The damage done by the schism had deepened. Both the popes were absorbed in extravagant display for the sake of prestige and the search for more and more money to support it. Pope Boniface in Rome took cuts from usury and sold benefices to the point of scandal, sometimes re-selling the same office to a higher bidder and dating the second appointment previous to the first. He sold the right to hold as many as ten or twelve benefices at a time. Clement VII extracted “voluntary” loans and subsidies and piled up ecclesiastical taxes until his bishops in 1392 refused to pay, and pinned their protest to the doors of the papal palace in Avignon. As a dependent of France, he made over tithes on the French clergy to the crown, and in the many disputes arising from this, he took the crown’s part against the clergy. No measures filled his need; he had to borrow from usurers and pawn the sacred treasures. At his death, it was said, the papal tiara itself was on pawn.

Within the Empire the effect of the schism was not greatly divisive because conditions were already so chaotic that they could not have been made much worse. Charles IV had taken the precaution before he died of having his eldest son, Wenceslas, crowned King of Bohemia and nominated Emperor ahead of time, but concord and unity did not come with the title. This was not surprising since Charles had apportioned rule of the imperial territories among Wenceslas’ two brothers, an uncle and a cousin. Their interests were often at odds, the rival houses of Wittelsbach and Hapsburg were hostile, the twenty-odd principalities were insubordinate, the towns, fighting to maintain their privileges, formed leagues against the nobles. Revenues adequate for the exercise of central government could not be collected out of conditions of anarchy, and the authority of the Emperor was too superficial to control the situation.

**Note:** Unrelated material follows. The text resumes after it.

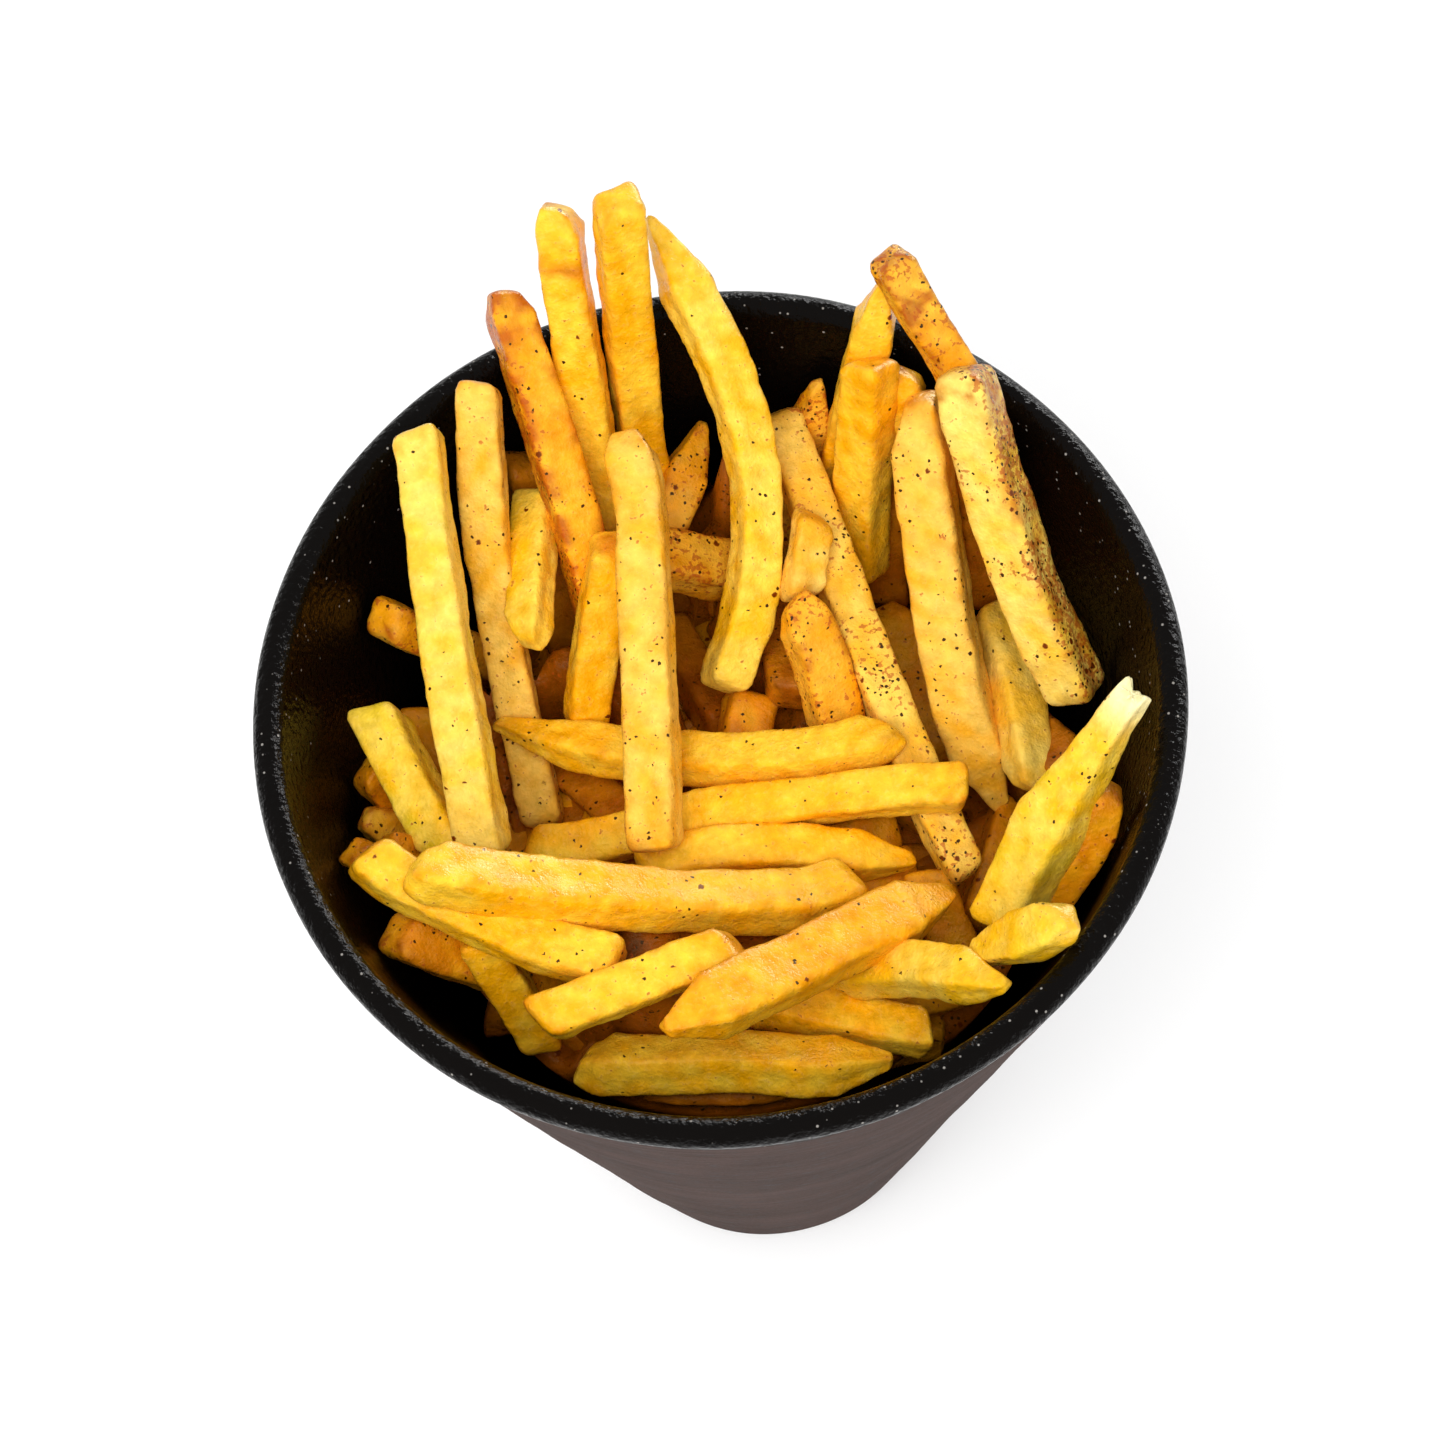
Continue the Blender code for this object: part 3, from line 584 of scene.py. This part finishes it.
def widths(fry, along, length):
    """The side, less towards each end by a straight taper."""
    (first, from_first), (last, from_last) = fry.start, fry.end
    taper = np.interp(along, (0, from_first, length - from_last, length), (first, 1, 1, last))
    return fry.side / 1000 * taper


print("mound, mm above the foot:", round(1000 * float(mound_z(*MOUND_AT)), 1))

# %% Laying them down
def first_contact(on_plane, half):
    """The nearness at which each line of sight, from the eye, first meets the cup's inside or the core."""
    depths = np.arange(NEAREST, DEEPEST, -DEPTH_STEP)
    each = on_plane[:, None, :].repeat(len(depths), 1)
    at = in_space(each, depths[None, :].repeat(len(on_plane), 0))
    hit = cup_distance(at) < half[:, None] * CORNER + WALL_GAP
    hit |= at[..., 2] < mound_z(at[..., 0], at[..., 1]) + half[:, None] - SINK
    inside = ~hit & (at[..., 2] < MOUTH_Z) & (np.hypot(at[..., 0], at[..., 1]) < inner_radius(at[..., 2]))
    hit &= np.arange(len(depths)) >= inside.argmax(1)[:, None]
    return np.where(hit.any(1), depths[hit.argmax(1)], depths[-1])


def rest(run, ground, length):
    """Of the straight lines that stay above the ground, the one whose middle is lowest."""
    slopes = np.linspace(-STEEPEST, STEEPEST, SLOPES) * length
    bases = (ground[None, :] - slopes[:, None] * run[None, :]).max(1)
    best = (bases + slopes / 2 + LEVEL * np.abs(slopes)).argmin()
    return bases[best] + slopes[best] * run


def lay(fries):
    """Each fry on those before it: where two cross, their middles stay half of both widths apart."""
    run = np.linspace(0, 1, SAMPLES)
    placed = []
    for fry in fries:
        pixels = smooth_line(fry.line, SAMPLES)
        on_plane = np.stack((pixels[:, 0] - PICTURE / 2, PICTURE / 2 - pixels[:, 1]), 1) * PIXEL
        length = np.linalg.norm(np.diff(on_plane, axis=0), axis=1).sum()
        half = widths(fry, run * length, length) / 2
        ground = first_contact(on_plane, half)
        for other_plane, other_near, other_half in placed:
            apart = np.linalg.norm(on_plane[:, None] - other_plane[None], axis=2)
            nearest = apart.argmin(1)
            reach = TOUCH * (half + other_half[nearest])
            over = np.sqrt(np.clip(reach**2 - apart.min(1) ** 2, 0, None))
            ground = np.where(over > 0, np.maximum(ground, other_near[nearest] + over), ground)
        placed.append((on_plane, rest(run, ground, length), half))
    return [in_space(on_plane, nearness) for on_plane, nearness, _ in placed]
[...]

Wenceslas IV was eighteen when he acceded to the throne in 1378 shortly after accompanying his father on the memorable visit to Paris. Although trained in government by his father, well educated and literate in Latin, French, German, and Czech, he lacked the character to dominate his circumstances. Despite his initial efforts to work out a balance of forces, the incessant warring of groups and classes, of towns versus princes, lesser nobles against the greater, Germans against Czechs, leagues against leagues, created a network of dissension that defied sovereignty—and destroyed the sovereign.

A tragic, ruined figure, Wenceslas emerges from the chronicles a kind of Caliban, half clownish, half vicious, a composite of half-truths and legends reflecting the animosities of his various sets of enemies.
Because his reign was the source of the Hussite revolt against the Church and of the rising Czech nationalism hostile to the Germans, Wenceslas suffered posthumously from both clerical and German chroniclers. The unfair advantage of the written word triumphs in the end. But even if exaggerated, the stories about Wenceslas are too much of a kind not to represent some body of truth.

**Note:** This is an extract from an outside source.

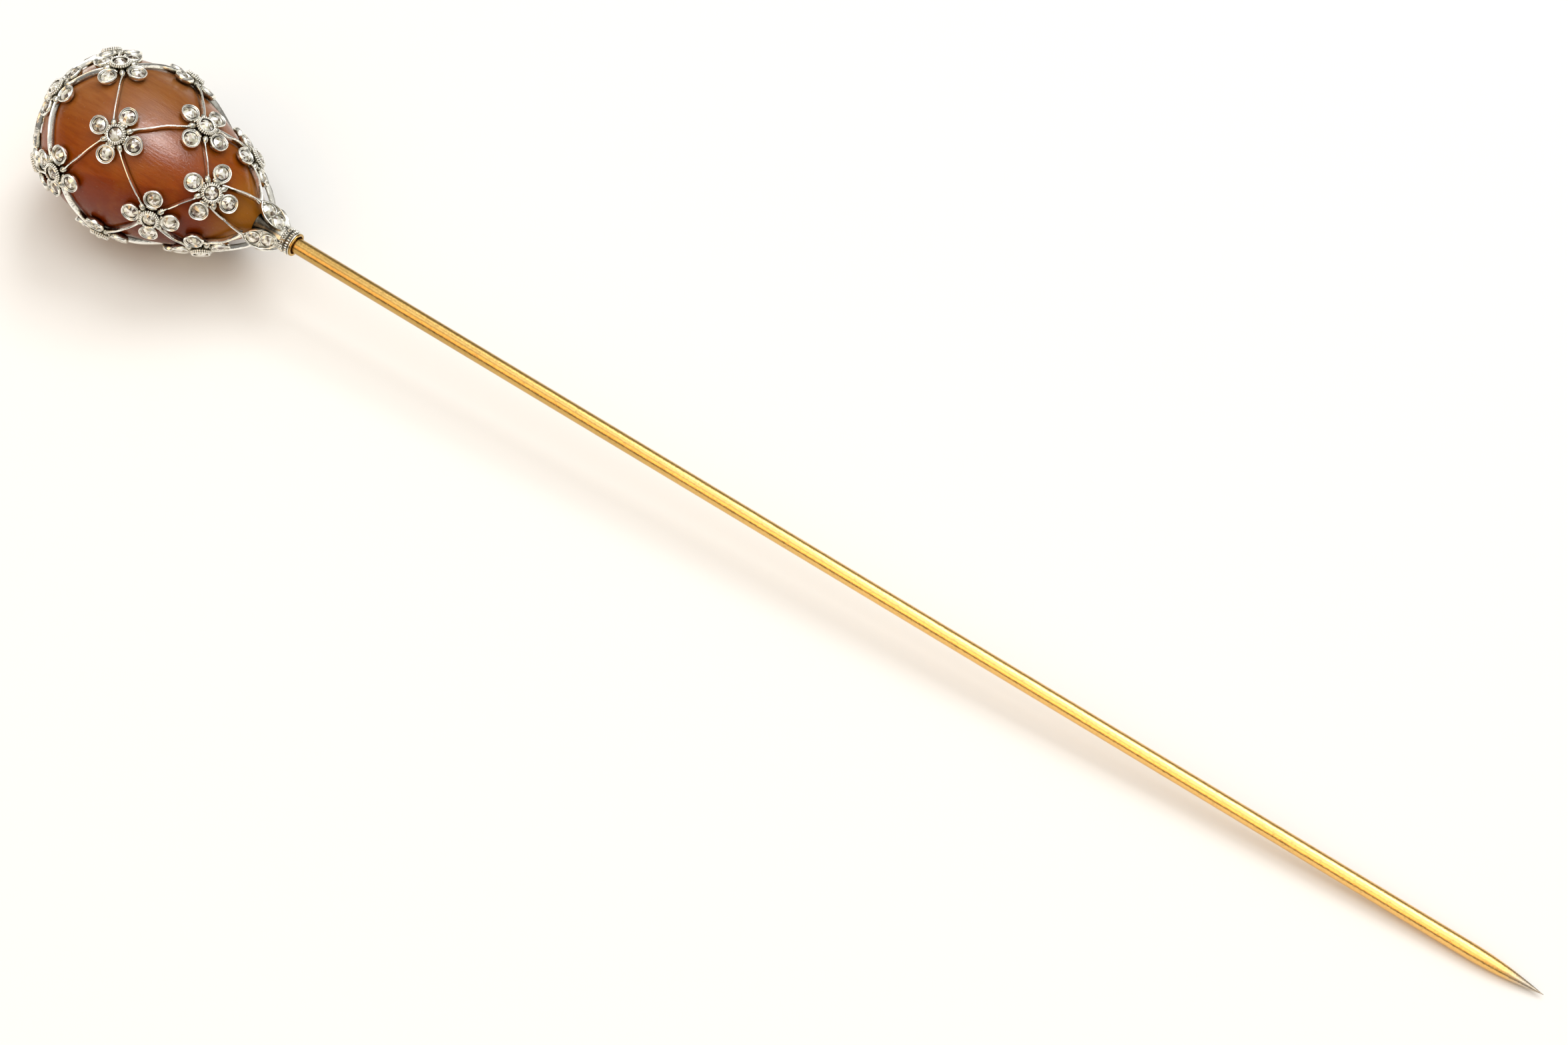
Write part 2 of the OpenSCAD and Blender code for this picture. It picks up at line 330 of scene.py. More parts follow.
def mix(tree, factor, a, b):
    """Goes from colour a to colour b as factor rises."""
    node = tree.nodes.new("ShaderNodeMix")
    node.data_type = "RGBA"
    tree.links.new(factor, next(i for i in node.inputs if i.name == "Factor"))
    for name, value in (("A", a), ("B", b)):
        socket = next(i for i in node.inputs if i.name == name and i.type == "RGBA")
        if isinstance(value, tuple):
            socket.default_value = (*value, 1)
        else:
            tree.links.new(value, socket)
    return next(o for o in node.outputs if o.type == "RGBA")


def span(tree, value, low, high, out_low=0.0, out_high=1.0):
    """Maps a value from one range to another, clamped and smooth."""
    node = tree.nodes.new("ShaderNodeMapRange")
    node.interpolation_type = "SMOOTHSTEP"
    ends = {"From Min": low, "From Max": high, "To Min": out_low, "To Max": out_high}
    for name, number in ends.items():
        node.inputs[name].default_value = number
    tree.links.new(value, node.inputs["Value"])
    return node.outputs["Result"]


def bump(tree, shader, height, distance, strength):
    """Relief on a surface. distance is in metres."""
    node = tree.nodes.new("ShaderNodeBump")
    node.inputs["Distance"].default_value = distance
    node.inputs["Strength"].default_value = strength
    tree.links.new(height, node.inputs["Height"])
    tree.links.new(node.outputs["Normal"], shader.inputs["Normal"])


def along(tree, where, direction):
    """Distance of a point along a direction."""
    node = tree.nodes.new("ShaderNodeVectorMath")
    node.operation = "DOT_PRODUCT"
    node.inputs[1].default_value = direction
    tree.links.new(where, node.inputs[0])
    return node.outputs["Value"]


def tone_of(tree):
    """The tone of a point, such as 0 in a recess of the metal, dark with tarnish and painted shade, and 1
    on an edge that is rubbed bright. On a diamond it is the facet's painted reflection.
    """
    node = tree.nodes.new("ShaderNodeAttribute")
    node.attribute_name = "tone"
    return node.outputs["Fac"]


def agate_material():
    """Carnelian agate: flat bands, a red-brown lower part that is partly its own colour and partly painted
    shade, an ochre narrow end and a waxy polish.
    """
    layer_and_shade_axis = Vector((-0.29, 0.905, 0.31)).normalized()
    ochre_start, ochre_full = -9.0, -5.5
    material, tree, shader, where = new_material("agate")
    layer_and_shade_height = along(tree, where, layer_and_shade_axis)
    drift = noise_node(tree, where, 0.12, detail=2)
    layer_and_shade_height = math_node(tree, "ADD", layer_and_shade_height, math_node(tree, "MULTIPLY", drift, 1.2))
    level = span(tree, layer_and_shade_height, -6.0, 14.0)
    # Level 0 is the bottom of the stone as it lies. The ramp darkens towards it, partly the stone's own
    # red-brown and partly painted shade; the step near the middle is a band edge.
    body = ramp(tree, level, [
        (0.0, (0.08, 0.007, 0.0003)),
        (0.30, (0.17, 0.021, 0.0004)),
        (0.515, (0.235, 0.036, 0.0006)),
        (0.535, (0.30, 0.056, 0.001)),
        (0.72, (0.29, 0.060, 0.002)),
        (0.86, (0.28, 0.072, 0.005)),
        (1.0, (0.30, 0.115, 0.03)),
    ])
    fine = noise_node(tree, where, 1.0, detail=5, roughness=0.6, stretch=(0.35, 2.4, 0.9))
    body = mix(tree, span(tree, fine, 0.35, 0.7, 0.0, 0.35), body, (0.15, 0.024, 0.001))
    cloud = noise_node(tree, where, 0.28, detail=3)
    body = mix(tree, span(tree, cloud, 0.45, 0.75, 0.0, 0.4), body, (0.33, 0.095, 0.006))
    end = along(tree, where, (1, 0, 0))
    body = mix(tree, span(tree, end, ochre_start, ochre_full, 0.0, 0.8), body, (0.36, 0.14, 0.012))
    specks = noise_node(tree, where, 7.0, detail=1)
    body = mix(tree, span(tree, specks, 0.74, 0.8, 0.0, 0.7), body, (0.36, 0.2, 0.12))
    tree.links.new(body, shader.inputs["Base Color"])
    wear = noise_node(tree, where, 0.9, detail=6)
    tree.links.new(span(tree, wear, 0.3, 0.7, 0.17, 0.25), shader.inputs["Roughness"])
    lines = noise_node(tree, where, 2.2, detail=4, roughness=0.7, stretch=(0.25, 2.2, 1.2))
    pits = noise_node(tree, where, 5.0, detail=3)
    height = math_node(tree, "ADD", lines, math_node(tree, "MULTIPLY", pits, 0.5))
    bump(tree, shader, height, distance=0.00006, strength=0.5)
    shader.inputs["IOR"].default_value = 1.36
    shader.inputs["Specular IOR Level"].default_value = 0.42
    shader.inputs["Subsurface Weight"].default_value = 0.2
    shader.inputs["Subsurface Radius"].default_value = (1.0, 0.32, 0.12)
    shader.inputs["Subsurface Scale"].default_value = 0.0015
    return material


def gold_material():
    """Old gold wire: browner near the head, which is painted dark reflection, brighter towards the point,
    and bare grey at the tip.
    """
    brown_len = 90
    grey_start, grey_full = 4.5, 1.5
    material, tree, shader, where = new_material("gold")
    s = along(tree, where, (1, 0, 0))
    patches = noise_node(tree, where, 0.5, detail=5, stretch=(0.25, 1, 1))
    # Painted dark reflection: the colour is darkest at the head and brightens over brown_len towards the
    # point; patches vary it at random.
    brightness = span(tree, s, 0, brown_len, 0.0, 0.7)
    reflection_and_patches = math_node(tree, "ADD", brightness, math_node(tree, "MULTIPLY", patches, 0.4))
    colour = ramp(tree, reflection_and_patches, [
        (0.0, (0.42, 0.255, 0.075)),
        (0.35, (0.60, 0.385, 0.12)),
        (0.7, (0.80, 0.51, 0.17)),
        (1.0, (0.90, 0.55, 0.18)),
    ])
    tip = STRAIGHT + POINT_LEN
    bare = span(tree, s, tip - grey_start, tip - grey_full, 0.0, 0.85)
    colour = mix(tree, bare, colour, (0.52, 0.48, 0.42))
    grain = noise_node(tree, where, 6.0, detail=5, roughness=0.65, stretch=(0.5, 1, 1))
    colour = mix(tree, span(tree, grain, 0.52, 0.75, 0.0, 0.4), colour, (0.30, 0.16, 0.05))
    tree.links.new(colour, shader.inputs["Base Color"])
    tree.links.new(span(tree, grain, 0.3, 0.7, 0.15, 0.27), shader.inputs["Roughness"])
    shader.inputs["Metallic"].default_value = 1.0
    bump(tree, shader, grain, distance=0.00003, strength=0.5)
    return material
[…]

Said by his partisans to be good-looking and well-mannered, he appears more generally as a “wild boar” who went on rampages at night with bad companions, burst into burghers’ houses to rape their wives, shut up his own wife in a whorehouse, roasted a cook who served him a burned meal. According to these versions, he was sired by a cobbler, was born ugly and deformed (causing the death of his mother in giving him birth), soiled the baptismal water at his christening, and stained the altar by sweating profusely at his coronation at the age of two—all omens, although probably
ex post facto
, of an unholy reign. He was happy only when hunting, spending months at a time in the woods and at hunting lodges to the neglect of government, preferring the company of grooms and hunting companions whom he ennobled, to the anger of the barons. His early efforts to uphold justice and achieve order left him frustrated, he only made enemies by favoring one faction over another, his errors of judgment compounded a sense of inadequacy, he became incapable of pursuing a policy with any consistency, fled from his problems, and found refuge from incapacity in hunting and heavy drinking.

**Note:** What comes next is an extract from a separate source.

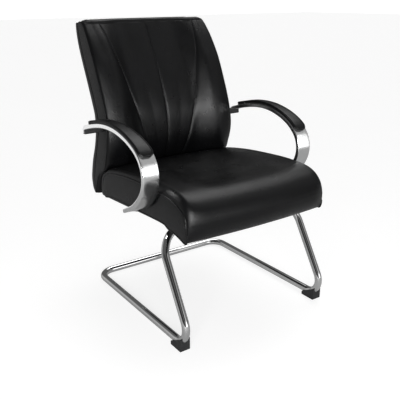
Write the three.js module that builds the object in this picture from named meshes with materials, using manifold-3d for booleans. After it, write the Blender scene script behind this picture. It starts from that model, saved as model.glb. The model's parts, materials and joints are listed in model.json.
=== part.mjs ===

While it was common in Germany for a man in any rank of society to drink himself under the table, Wenceslas became a confirmed alcoholic. He grew increasingly irritable and black-tempered and indolent as a sovereign, stayed in Prague to the neglect of the rest of the Empire, and succumbed to fits of savagery in which he was thought sometimes to have “lost command of his reason.” As if reflecting his master, one of the hounds that followed him everywhere was said to have attacked and killed his first wife, Joanna of Bavaria—although according to other sources she died of the plague and left a sorrowing husband too distressed—or possibly too drunk—to attend the funeral. Evidently not as repellent as he was later made out to be, he married a second Bavarian princess, reputedly very beautiful, who was said to have held him in great affection. Not so the Church, whose priests he pilloried, together with their concubines. His reign saw the notorious pogrom of 1389 when a priest leading a procession through the Jewish quarter of Prague on Easter Sunday was stoned by a Jewish child, causing the townspeople to turn out for the slaughter of 3,000 of the Jewish community. When the survivors sought justice from the
King, Wenceslas declared that the Jews deserved their punishment, and fined the survivors, not the perpetrators.

His most famous conflict came with the Church and ended in the canonizing of his victim. Its cause lay in the usual struggle of temporal versus ecclesiastical authority. Enmity reached a peak in 1393 when the Archbishop of Prague ordered his Vicar-General, John of Pomuk, to confirm the election of an abbot chosen by the monks over the candidate preferred by the King. Wenceslas in a fury threw the Archbishop, the Vicar-General, and two other prelates into prison; then, after releasing the Archbishop, tortured the others to extract a confession of the hierarchy’s hostile designs. Maddened by their silence, the King himself reportedly seized a torch to apply to the victims’ feet. Frightened by what he had done, he then offered to spare their lives in return for their promise on oath not to tell of their torture. When John of Pomuk proved too broken and suffering to sign the oath, Wenceslas, in a compulsion to destroy the evidence, had him bound hand and foot and thrown from a bridge into the Moldau to drown. John of Pomuk was subsequently canonized as a martyr and made the patron saint of all bridges.